False confidence. Vanity metrics can look “green” while customers suffer.

Mitigate with default redaction, role-based access controls, and retention rules by environment. Also, start with an MVP schema and expand only when you have clear questions to answer.

What to do next (a practical 7-day plan)

If you want momentum, treat this as an implementation sprint, not a research project.

Day 1: Pick three high-volume intents and define what “success” means for each.
Day 2: Add request_id propagation across your agent runtime and tool wrappers.
Day 3: Log tool spans with latency, status, error codes, and retries.
Day 4: Add cost estimation and a hard loop limit with a safe fallback.
Day 5: Build a dashboard: success rate, tool errors, p95 latency, and cost per success.
Day 6: Create two alerts: tool errors spike, cost per success spikes.
Day 7: Write an incident runbook with replay steps, rollback options, and human handoff rules.

Agentix Labs observability & reliability resources

Read OpenTelemetry basics.

Browse the Google SRE books.

FAQ

Do I need to store chain-of-thought to debug agents?

No. In addition, storing chain-of-thought can increase privacy and compliance risk. Instead, store structured plans, decisions, and tool spans.

What should I alert on first for a support agent?

Start with tool error rate and p95 latency.
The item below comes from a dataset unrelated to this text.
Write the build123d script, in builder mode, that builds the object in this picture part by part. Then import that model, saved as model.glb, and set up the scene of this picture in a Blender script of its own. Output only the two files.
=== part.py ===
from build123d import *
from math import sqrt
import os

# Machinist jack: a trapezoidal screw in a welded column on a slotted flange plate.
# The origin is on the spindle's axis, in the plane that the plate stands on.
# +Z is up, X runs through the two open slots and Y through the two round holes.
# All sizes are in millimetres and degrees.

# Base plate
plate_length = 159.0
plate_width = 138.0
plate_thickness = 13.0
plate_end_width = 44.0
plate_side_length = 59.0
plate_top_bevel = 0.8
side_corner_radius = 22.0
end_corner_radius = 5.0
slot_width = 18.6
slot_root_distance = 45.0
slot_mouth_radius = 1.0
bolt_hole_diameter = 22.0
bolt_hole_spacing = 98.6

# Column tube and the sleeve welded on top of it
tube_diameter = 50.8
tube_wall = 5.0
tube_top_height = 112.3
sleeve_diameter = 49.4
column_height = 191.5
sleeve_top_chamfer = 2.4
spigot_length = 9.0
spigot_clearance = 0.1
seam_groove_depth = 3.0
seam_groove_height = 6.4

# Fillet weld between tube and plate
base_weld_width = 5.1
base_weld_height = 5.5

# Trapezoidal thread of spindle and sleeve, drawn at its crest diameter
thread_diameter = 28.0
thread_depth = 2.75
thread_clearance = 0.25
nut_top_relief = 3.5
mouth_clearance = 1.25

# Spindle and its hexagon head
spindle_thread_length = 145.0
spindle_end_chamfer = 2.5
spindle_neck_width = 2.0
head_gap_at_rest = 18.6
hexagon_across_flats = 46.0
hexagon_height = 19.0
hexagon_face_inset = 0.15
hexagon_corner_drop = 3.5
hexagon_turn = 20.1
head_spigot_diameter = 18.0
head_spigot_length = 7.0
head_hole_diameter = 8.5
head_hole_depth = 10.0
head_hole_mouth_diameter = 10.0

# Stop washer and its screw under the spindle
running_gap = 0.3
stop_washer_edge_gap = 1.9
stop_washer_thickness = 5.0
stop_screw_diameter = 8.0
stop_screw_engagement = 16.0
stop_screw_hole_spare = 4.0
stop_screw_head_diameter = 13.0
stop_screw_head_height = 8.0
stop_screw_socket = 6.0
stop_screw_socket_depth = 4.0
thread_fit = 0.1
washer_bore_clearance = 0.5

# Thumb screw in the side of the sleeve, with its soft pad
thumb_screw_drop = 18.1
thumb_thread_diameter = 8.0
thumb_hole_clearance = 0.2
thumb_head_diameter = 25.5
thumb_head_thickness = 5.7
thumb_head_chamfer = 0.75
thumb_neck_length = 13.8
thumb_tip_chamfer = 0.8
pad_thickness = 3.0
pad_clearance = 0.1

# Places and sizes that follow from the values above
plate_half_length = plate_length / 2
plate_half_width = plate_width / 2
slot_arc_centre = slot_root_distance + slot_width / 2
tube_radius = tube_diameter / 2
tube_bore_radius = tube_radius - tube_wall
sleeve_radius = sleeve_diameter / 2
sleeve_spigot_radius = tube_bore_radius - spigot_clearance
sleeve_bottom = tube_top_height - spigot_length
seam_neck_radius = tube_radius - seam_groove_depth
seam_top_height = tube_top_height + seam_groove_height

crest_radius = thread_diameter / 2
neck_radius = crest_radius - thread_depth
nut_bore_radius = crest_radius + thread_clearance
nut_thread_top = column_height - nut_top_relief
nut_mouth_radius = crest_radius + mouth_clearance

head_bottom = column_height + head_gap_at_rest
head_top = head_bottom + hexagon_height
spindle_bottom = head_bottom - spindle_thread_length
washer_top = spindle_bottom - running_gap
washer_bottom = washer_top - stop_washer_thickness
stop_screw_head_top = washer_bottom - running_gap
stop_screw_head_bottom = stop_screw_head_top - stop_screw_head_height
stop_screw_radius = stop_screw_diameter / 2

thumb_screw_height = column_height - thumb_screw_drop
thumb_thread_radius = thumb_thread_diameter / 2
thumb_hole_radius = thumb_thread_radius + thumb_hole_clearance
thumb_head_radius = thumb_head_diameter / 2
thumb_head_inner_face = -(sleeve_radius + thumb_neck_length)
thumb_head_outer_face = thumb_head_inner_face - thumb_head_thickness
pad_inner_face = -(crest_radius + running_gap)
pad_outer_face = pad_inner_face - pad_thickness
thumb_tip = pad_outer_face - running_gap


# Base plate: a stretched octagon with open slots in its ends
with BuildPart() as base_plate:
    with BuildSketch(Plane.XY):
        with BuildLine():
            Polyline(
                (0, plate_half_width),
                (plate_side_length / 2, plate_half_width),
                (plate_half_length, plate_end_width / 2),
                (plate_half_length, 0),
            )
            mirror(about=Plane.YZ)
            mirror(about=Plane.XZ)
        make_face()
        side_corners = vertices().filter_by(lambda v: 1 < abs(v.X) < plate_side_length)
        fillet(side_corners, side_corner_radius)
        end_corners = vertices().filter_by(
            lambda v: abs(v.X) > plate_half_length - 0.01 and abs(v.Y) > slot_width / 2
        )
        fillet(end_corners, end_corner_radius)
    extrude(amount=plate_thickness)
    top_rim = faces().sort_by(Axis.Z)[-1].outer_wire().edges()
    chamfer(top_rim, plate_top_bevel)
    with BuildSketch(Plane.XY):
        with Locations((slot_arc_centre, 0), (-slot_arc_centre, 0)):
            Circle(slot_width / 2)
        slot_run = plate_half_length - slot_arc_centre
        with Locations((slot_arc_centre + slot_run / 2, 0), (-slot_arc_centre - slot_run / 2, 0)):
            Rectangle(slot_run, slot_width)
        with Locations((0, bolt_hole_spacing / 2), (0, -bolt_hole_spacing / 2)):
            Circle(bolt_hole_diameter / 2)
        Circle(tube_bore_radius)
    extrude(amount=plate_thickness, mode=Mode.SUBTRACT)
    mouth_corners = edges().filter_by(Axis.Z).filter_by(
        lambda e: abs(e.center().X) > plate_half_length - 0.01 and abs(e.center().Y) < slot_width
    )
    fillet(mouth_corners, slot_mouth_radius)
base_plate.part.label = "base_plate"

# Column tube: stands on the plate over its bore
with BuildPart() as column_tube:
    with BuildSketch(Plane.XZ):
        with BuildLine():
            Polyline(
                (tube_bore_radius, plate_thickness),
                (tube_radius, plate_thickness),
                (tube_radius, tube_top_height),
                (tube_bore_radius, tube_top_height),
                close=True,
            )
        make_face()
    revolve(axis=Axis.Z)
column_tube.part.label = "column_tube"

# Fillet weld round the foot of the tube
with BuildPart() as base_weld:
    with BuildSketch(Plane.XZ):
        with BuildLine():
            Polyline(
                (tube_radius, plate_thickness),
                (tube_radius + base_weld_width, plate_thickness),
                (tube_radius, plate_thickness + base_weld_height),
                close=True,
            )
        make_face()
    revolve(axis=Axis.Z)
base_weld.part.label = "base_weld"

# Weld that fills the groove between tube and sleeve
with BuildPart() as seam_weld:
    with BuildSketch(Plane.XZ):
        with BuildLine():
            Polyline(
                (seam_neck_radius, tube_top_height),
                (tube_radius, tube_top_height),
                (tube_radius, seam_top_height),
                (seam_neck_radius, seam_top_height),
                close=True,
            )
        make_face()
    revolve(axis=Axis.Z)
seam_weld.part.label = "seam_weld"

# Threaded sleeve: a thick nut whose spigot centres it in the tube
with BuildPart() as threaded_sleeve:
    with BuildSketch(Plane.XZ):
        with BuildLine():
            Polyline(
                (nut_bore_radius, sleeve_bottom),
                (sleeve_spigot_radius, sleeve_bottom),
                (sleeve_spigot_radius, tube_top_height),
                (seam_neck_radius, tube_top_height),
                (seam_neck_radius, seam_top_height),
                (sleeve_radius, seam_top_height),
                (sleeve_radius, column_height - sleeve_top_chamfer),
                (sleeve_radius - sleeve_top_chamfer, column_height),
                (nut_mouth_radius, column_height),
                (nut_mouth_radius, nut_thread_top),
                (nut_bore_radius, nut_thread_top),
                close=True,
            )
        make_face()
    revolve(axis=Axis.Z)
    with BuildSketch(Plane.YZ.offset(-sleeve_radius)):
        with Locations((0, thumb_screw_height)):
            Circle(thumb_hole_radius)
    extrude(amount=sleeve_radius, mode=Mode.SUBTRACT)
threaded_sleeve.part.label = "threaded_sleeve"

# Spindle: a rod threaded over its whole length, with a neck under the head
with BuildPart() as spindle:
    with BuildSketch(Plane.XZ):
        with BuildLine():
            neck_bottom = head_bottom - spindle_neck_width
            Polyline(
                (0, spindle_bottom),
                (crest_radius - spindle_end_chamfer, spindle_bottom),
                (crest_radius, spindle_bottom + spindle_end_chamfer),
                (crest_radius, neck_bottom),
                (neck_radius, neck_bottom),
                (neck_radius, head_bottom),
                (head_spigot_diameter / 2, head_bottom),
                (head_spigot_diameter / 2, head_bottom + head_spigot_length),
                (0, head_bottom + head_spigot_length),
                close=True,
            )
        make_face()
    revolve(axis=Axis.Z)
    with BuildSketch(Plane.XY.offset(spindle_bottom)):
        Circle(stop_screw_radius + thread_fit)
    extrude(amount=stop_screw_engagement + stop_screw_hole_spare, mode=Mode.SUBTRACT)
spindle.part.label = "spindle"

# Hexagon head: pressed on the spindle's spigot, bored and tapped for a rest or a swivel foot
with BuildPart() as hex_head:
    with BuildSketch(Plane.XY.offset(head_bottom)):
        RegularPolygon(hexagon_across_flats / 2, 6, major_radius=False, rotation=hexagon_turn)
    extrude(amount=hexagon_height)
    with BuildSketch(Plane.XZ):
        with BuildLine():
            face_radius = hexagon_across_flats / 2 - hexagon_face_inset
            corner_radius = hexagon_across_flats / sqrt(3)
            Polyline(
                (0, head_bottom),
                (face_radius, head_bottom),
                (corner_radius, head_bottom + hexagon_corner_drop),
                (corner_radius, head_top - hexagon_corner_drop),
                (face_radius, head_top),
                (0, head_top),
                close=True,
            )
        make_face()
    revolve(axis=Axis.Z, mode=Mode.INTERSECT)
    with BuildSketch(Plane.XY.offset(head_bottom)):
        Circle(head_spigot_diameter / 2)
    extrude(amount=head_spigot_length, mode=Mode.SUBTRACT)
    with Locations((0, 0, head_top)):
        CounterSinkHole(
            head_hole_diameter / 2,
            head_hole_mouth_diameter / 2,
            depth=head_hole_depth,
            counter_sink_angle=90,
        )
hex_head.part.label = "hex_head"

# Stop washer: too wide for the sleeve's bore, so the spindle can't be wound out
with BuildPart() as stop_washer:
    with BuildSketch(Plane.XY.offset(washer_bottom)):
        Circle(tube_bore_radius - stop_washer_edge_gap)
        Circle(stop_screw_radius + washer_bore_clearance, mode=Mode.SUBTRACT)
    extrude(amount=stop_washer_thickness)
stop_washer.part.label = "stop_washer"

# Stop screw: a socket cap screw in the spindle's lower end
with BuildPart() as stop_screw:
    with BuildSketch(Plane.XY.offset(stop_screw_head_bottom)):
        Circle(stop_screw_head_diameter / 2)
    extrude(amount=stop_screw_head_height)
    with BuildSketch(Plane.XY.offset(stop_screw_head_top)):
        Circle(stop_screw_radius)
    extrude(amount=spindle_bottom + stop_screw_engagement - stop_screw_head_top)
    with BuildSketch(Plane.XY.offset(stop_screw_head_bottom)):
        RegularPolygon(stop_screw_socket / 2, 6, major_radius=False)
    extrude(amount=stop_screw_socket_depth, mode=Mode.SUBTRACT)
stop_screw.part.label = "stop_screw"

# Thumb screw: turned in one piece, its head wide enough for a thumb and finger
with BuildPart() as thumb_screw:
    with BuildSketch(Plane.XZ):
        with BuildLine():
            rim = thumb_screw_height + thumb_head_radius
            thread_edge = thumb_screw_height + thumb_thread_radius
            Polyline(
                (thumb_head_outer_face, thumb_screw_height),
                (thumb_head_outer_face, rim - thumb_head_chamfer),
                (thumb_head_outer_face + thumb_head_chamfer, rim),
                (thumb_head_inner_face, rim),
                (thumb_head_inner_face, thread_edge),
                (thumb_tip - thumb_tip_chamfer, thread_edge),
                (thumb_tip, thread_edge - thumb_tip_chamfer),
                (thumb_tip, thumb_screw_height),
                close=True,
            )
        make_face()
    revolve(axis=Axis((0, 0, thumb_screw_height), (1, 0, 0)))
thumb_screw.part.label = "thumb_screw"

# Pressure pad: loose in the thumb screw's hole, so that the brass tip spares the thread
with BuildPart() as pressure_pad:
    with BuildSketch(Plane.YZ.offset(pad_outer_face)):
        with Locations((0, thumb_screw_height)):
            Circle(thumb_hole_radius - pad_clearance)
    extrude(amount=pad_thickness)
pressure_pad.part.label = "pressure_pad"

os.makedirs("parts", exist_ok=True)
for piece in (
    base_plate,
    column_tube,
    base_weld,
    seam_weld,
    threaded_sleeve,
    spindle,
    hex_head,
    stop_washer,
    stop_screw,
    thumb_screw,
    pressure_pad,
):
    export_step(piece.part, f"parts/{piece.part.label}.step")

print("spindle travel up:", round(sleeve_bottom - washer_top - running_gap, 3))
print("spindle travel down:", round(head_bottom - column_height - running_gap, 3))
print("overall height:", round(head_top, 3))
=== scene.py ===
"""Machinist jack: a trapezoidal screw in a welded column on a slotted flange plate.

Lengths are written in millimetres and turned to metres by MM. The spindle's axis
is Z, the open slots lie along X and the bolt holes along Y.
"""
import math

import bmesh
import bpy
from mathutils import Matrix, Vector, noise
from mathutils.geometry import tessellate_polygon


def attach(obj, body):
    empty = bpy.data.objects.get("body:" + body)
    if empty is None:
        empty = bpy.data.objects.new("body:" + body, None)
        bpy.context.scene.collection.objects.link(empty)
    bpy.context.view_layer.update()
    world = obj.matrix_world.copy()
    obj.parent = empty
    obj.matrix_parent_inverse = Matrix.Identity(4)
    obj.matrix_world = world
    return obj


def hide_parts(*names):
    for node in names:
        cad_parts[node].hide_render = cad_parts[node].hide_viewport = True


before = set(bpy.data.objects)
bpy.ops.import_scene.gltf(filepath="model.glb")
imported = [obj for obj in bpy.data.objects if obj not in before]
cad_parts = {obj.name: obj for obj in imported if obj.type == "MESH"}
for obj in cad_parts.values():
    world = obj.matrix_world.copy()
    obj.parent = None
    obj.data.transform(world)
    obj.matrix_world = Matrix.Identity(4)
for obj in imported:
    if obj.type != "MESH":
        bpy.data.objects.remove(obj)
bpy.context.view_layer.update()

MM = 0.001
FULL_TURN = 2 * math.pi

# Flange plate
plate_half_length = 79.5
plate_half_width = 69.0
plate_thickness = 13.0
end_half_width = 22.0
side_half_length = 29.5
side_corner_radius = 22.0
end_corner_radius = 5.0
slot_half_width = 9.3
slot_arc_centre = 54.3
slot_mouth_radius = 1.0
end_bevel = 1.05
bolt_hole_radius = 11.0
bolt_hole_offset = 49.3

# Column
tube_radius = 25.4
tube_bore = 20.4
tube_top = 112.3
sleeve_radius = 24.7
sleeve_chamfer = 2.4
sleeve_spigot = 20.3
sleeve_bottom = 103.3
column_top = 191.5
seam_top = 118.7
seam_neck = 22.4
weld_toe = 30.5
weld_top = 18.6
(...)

Next, alert on cost per success to catch loops and retrieval bloat.

How do I estimate cost per run accurately?

Track tokens in and out per span and add tool costs. Then compute cost per success, so failures don’t hide in averages.
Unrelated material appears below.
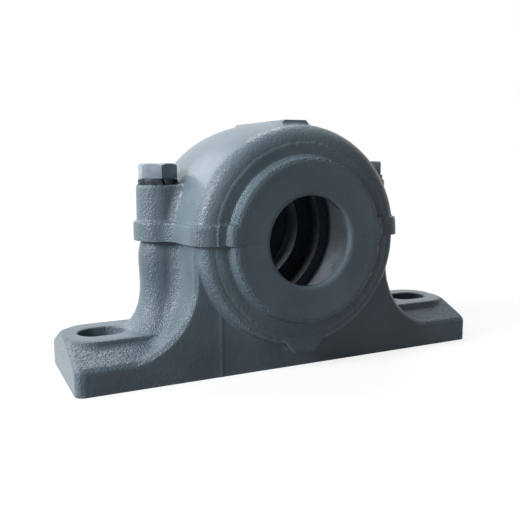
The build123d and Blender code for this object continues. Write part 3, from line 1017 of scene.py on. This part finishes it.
# One where the camera, a gloss or glass looks at the studio, and nought for the light itself.
def looking(tree):
    ray = addNode(tree, "ShaderNodeLightPath").outputs
    seen = addNode(tree, "ShaderNodeMath", {"operation": "MAXIMUM"},
                   {0: ray["Is Camera Ray"], 1: ray["Is Glossy Ray"]})
    either = addNode(tree, "ShaderNodeMath", {"operation": "MAXIMUM"},
                     {0: seen.outputs[0], 1: ray["Is Transmission Ray"]})
    return either.outputs[0]


def makeWorld(settings):
    world = bpy.data.worlds.new("studio")
    world.use_nodes = True
    tree = world.node_tree
    tree.nodes.clear()
    skyColour, whiteColour = linearColour(settings["skyColour"]), linearColour("ffffff")
    weak = addNode(tree, "ShaderNodeBackground", {"Color": skyColour, "Strength": settings["skyLight"]})
    white = addNode(tree, "ShaderNodeBackground", {"Color": whiteColour, "Strength": 1.0})
    mix = addNode(tree, "ShaderNodeMixShader",
                  links={0: looking(tree), 1: weak.outputs[0], 2: white.outputs[0]})
    addNode(tree, "ShaderNodeOutputWorld", links={"Surface": mix.outputs[0]})
    bpy.context.scene.world = world


def makeFloor(settings):
    bpy.ops.object.select_all(action="DESELECT")
    bpy.ops.mesh.primitive_plane_add(size=settings["floorSize"], location=(0, 0, -settings["floorDrop"]))
    floor = nameNewPiece("studio_floor")
    material, tree = newMaterial("matt_white_floor")
    matt = addNode(tree, "ShaderNodeBsdfDiffuse", {"Color": linearColour(settings["floorColour"])})
    lift = addNode(tree, "ShaderNodeMath", {"operation": "MULTIPLY", 1: settings["floorLift"]},
                   {0: looking(tree)})
    glow = addNode(tree, "ShaderNodeEmission", {"Color": linearColour("ffffff")},
                   {"Strength": lift.outputs[0]})
    both = addNode(tree, "ShaderNodeAddShader", links={0: matt.outputs[0], 1: glow.outputs[0]})
    addNode(tree, "ShaderNodeOutputMaterial", links={"Surface": both.outputs[0]})
    floor.data.materials.append(material)


makeCamera(cameraPlace)
for name, settings in farLamps.items():
    light = makeLamp(name, "SUN", settings, 1.0)
    light.angle = radians(settings["spread"])
    light.energy = settings["strength"]
for name, settings in nearLamps.items():
    light = makeLamp(name, "AREA", settings, settings["distance"])
    light.size = settings["size"]
    light.energy = settings["power"]
makeWorld(studio)
makeFloor(studio)
bpy.context.scene.view_settings.view_transform = "Standard"
print("camera, lamps and floor placed")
How can I make retrieval (RAG) observable?

Log the retrieval query, selected chunk ids, scores, and source identifiers. Moreover, version your index and embedding model to compare runs.

What’s the difference between logs, metrics, and traces?

Logs are events, metrics are aggregates, and traces connect steps into a timeline. Consequently, traces are the fastest way to debug multi-step runs.

How do I avoid vendor lock-in?

Start with a vendor-neutral trace and metric model, and export data in standard formats. Also, treat dashboards as replaceable views, not the source of truth.